Intervention de Jean-François Eliaou

Réunion du jeudi 29 août 2019 à 9h35
Commission spéciale chargée d'examiner le projet de loi relatif à la bioéthique

Photo issue du site de l'Assemblée nationale ou de WikipediaJean-François Eliaou, rapporteur :

Je suis rapporteur de ces articles inclus dans le titre V. Je salue la nécessité d'encadrer ces pratiques et l'ANSM a évidemment toute sa place dans cet encadrement et le travail d'harmonisation des pratiques. Il s'agit en effet de médicaments ou quasiment et il est hors de question de faire n'importe quoi sur les patients.

J'ai quelques soucis sue l'article 26, qui sont principalement liés au caractère encore expérimental de ce type de pratique. Vous avez dit qu'il y a eu des accidents aux États-Unis, mais il y a également eu des accidents en France. Ces pratiques sont actuellement encadrées par un cadre juridique et réglementaire qui correspond aux études biocliniques. Compte tenu de l'avancée de ce type de travaux et des résultats obtenus, je me suis posé la question de savoir s'il n'était pas prématuré de légiférer sur le sujet.

Deuxièmement, il s'agit effectivement d'une thérapeutique innovante, mais je ne suis pas sûr que son régime juridique relève d'une loi de bioéthique. Un peu comme le Conseil d'État, je me pose la question de la présence de cet article dans une loi de bioéthique et j'aurais voulu avoir vos réflexions là-dessus.

Pour entrer dans les détails, il est dit dans l'étude d'impact qu'il y aura un contrôle du statut clinique et du statut microbiologique du donneur. Il n'est d'ailleurs pas précisé que le donneur est un donneur sain et je ne sais pas comment analyser le caractère sain d'un donneur au regard de ses selles, puisque c'est extrêmement dépendant de l'alimentation, de l'environnement, de la saison, du soleil, de l'état d'hydratation ou de déshydratation de cette personne saine. Il y a une très grande variabilité du microbiote, beaucoup plus importante, par exemple, que celles des prises de sang. Lorsque nous faisons des études cliniques et administrons des médicaments, nous sommes toujours obligés de regarder le ratio bénéfices-risques ; ici le risque est infectieux. Lorsque nous transplantons les selles d'un donneur à un patient, nous pouvons nous demander si le statut microbiologique de ce que nous transplantons est réellement vérifié, non seulement au niveau bactérien, mais également au niveau viral. Je ne suis pas certain que l'exploration biologique du donneur fera le tour de l'ensemble des virus potentiellement pathogènes.

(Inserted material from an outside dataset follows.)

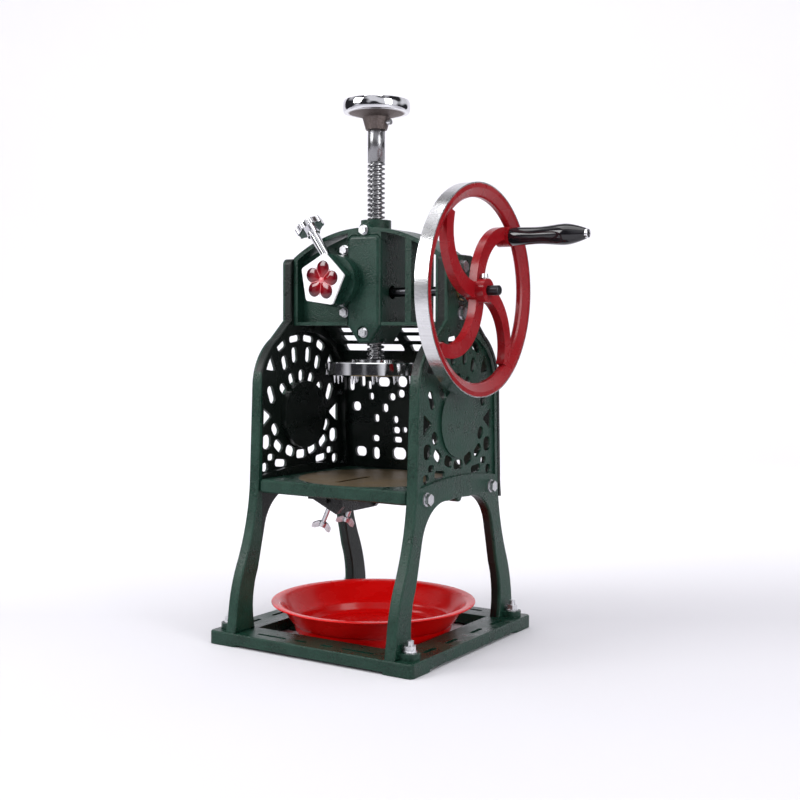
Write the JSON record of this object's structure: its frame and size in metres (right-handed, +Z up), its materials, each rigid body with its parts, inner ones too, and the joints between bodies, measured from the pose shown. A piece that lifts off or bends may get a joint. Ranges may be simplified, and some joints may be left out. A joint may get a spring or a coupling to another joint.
{
  "type": "hand-cranked block ice shaver",
  "caption": "Cast-framed hand-cranked ice shaver with flywheel, bevel drive, screw spindle, spiked ice disc, blade deck and drip tray.",
  "frame": {"origin": "on the floor, at the centre of the square base, straight below the spindle", "axes": "+Z up along the spindle, -Y towards the open front with the gear cover, +X towards the flywheel"},
  "size_m": [0.4233, 0.31, 0.705],
  "materials": {
    "green_paint": "textured cast iron under glossy deep green enamel",
    "dark_green_paint": "dark green enamel on thin cast panel",
    "red_paint": "glossy red enamel, rim band ground bright",
    "zinc": "zinc plated fasteners",
    "chrome": "polished chrome plating",
    "bright_steel": "turned bright steel",
    "dark_steel": "dark oiled steel",
    "tool_steel": "ground tool steel",
    "black_iron": "black painted iron",
    "cast_gear": "greased cast gears",
    "brass_bush": "plain bearing bronze",
    "bronze_plate": "brown gold ground plate",
    "white_enamel": "glossy white enamel",
    "deep_red_enamel": "glossy deep red enamel",
    "black_gloss": "black gloss moulded grip",
    "red_plastic": "glossy red moulded tray"
  },
  "bodies": {
    "frame": {"base_plate": "green_paint", "left_side_frame": "green_paint", "right_side_frame": "green_paint", "back_panel": "dark_green_paint", "back_panel_screws": "zinc", "deck_plate": "green_paint", "blade_disc": "bronze_plate", "deck_bolts": "zinc", "deck_washers": "zinc", "neck_bolts": "zinc", "neck_washers": "zinc", "foot_bolts": "zinc", "foot_washers": "zinc", "foot_nuts": "zinc", "blade_holder": "black_iron", "holder_bolts": "zinc", "head_housing": "green_paint", "gear_cover": "green_paint", "cover_screws": "zinc", "cover_washers": "zinc", "feed_housing": "green_paint", "feed_screws": "zinc", "feed_washers": "zinc", "badge_plate": "white_enamel", "blossom_petals": "deep_red_enamel", "gear_bush": "brass_bush", "thrust_washer": "brass_bush", "crank_bushes": "brass_bush"},
    "shaving_blade": {"blade": "tool_steel"},
    "front_wing": {"front_wing_bolt": "zinc"},
    "rear_wing": {"rear_wing_bolt": "zinc"},
    "feed_control": {"feed_knob": "chrome", "feed_plunger": "chrome"},
    "drive_gear": {"bevel_gear": "cast_gear", "drive_key": "tool_steel"},
    "nut": {"feed_nut": "brass_bush"},
    "spindle": {"spindle_screw": "bright_steel", "handwheel": "chrome", "handwheel_set_screw": "bright_steel", "ice_disc": "chrome", "ice_spikes": "bright_steel"},
    "crank": {"crank_shaft": "dark_steel", "bevel_pinion": "cast_gear", "shaft_collar": "bright_steel", "flywheel": "red_paint", "flywheel_set_screw": "dark_steel", "handle_stud": "bright_steel", "handle_back_nut": "zinc", "handle_end_nut": "chrome"},
    "grip": {"handle_grip": "black_gloss"},
    "tray": {"drip_tray": "red_plastic"}
  },
  "joints": [
    {"name": "crank_turn", "type": "hinge", "parent": "frame", "child": "crank", "pos_m": [0.135, 0, 0.456], "axis": [1, 0, 0], "continuous": true},
    {"name": "grip_turn", "type": "hinge", "parent": "crank", "child": "grip", "pos_m": [0.2, 0.07616, 0.52828], "axis": [1, 0, 0], "continuous": true},
    {"name": "gear_turn", "type": "hinge", "parent": "frame", "child": "drive_gear", "pos_m": [0, 0, 0.42], "axis": [0, 0, 1], "continuous": true},
    {"name": "spindle_feed", "type": "slide", "parent": "drive_gear", "child": "spindle", "axis": [0, 0, 1], "range_m": [-0.117, 0.021]},
    {"name": "nut_turn", "type": "hinge", "parent": "drive_gear", "child": "nut", "pos_m": [0, 0, 0.49], "axis": [0, 0, 1], "range_deg": [-1260, 6840]},
    {"name": "knob_pull", "type": "slide", "parent": "frame", "child": "feed_control", "axis": [-0.5736, 0, 0.8191], "range_m": [0, 0.006]},
    {"name": "blade_adjust", "type": "slide", "parent": "frame", "child": "shaving_blade", "axis": [0.866, 0, 0.5], "range_m": [-0.002, 0.0004]},
    {"name": "front_wing_turn", "type": "hinge", "parent": "frame", "child": "front_wing", "pos_m": [-0.028, -0.062, 0.18147], "axis": [-0.4226, 0, -0.9063], "range_deg": [-720, 0]},
    {"name": "rear_wing_turn", "type": "hinge", "parent": "frame", "child": "rear_wing", "pos_m": [-0.028, -0.008, 0.18147], "axis": [-0.4226, 0, -0.9063], "range_deg": [-720, 0]},
    {"name": "tray_lift", "type": "slide", "parent": "frame", "child": "tray", "axis": [0, 0, 1], "range_m": [0, 0.085]}
  ],
  "couplings": [
    {"joint": "gear_turn", "follows": "crank_turn", "ratio": 0.5},
    {"joint": "nut_turn", "follows": "spindle_feed", "rad_per_m": -997.33}
  ]
}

Le deuxième article est évidemment très différent. La question porte ici sur cette notion d'une seule intervention médicale. En pratique, nous avons un patient, nous prélevons des cellules et manipulons ces cellules – vous l'avez précisé, la manipulation ne doit pas être substantielle – puis nous réinjectons ces cellules au même patient. La situation autologue doit donc absolument être précisée et je ne suis pas sûr qu'elle soit bien précisée dans le texte. Je voudrais avoir votre avis là-dessus.

Sur la notion d'intervention médicale unique, en pratique, lorsque vous prélevez des cellules, cela peut se faire au bloc opératoire et la manipulation ex vivo de ces cellules prend du temps. Il n'est pas indispensable que le patient reste au bloc opératoire pendant cette manipulation de ces cellules ex vivo avant la réinjection. La notion d'intervention médicale unique sur laquelle est basée l'architecture de l'article pose un problème en termes de durée. Il faudrait peut-être changer la caractérisation d'une telle intervention et je voudrais avoir votre avis là-dessus.

La deuxième partie de l'article 27 concerne la sous-traitance. Il est écrit qu'il y aura un contrat entre les parties. Il faudrait préciser ce qu'est ce contrat et quelle forme il prendra. Il peut également y avoir une responsabilité médicale du sous-traitant qui ne dépend pas forcément de la structure que l'ANSM a accréditée.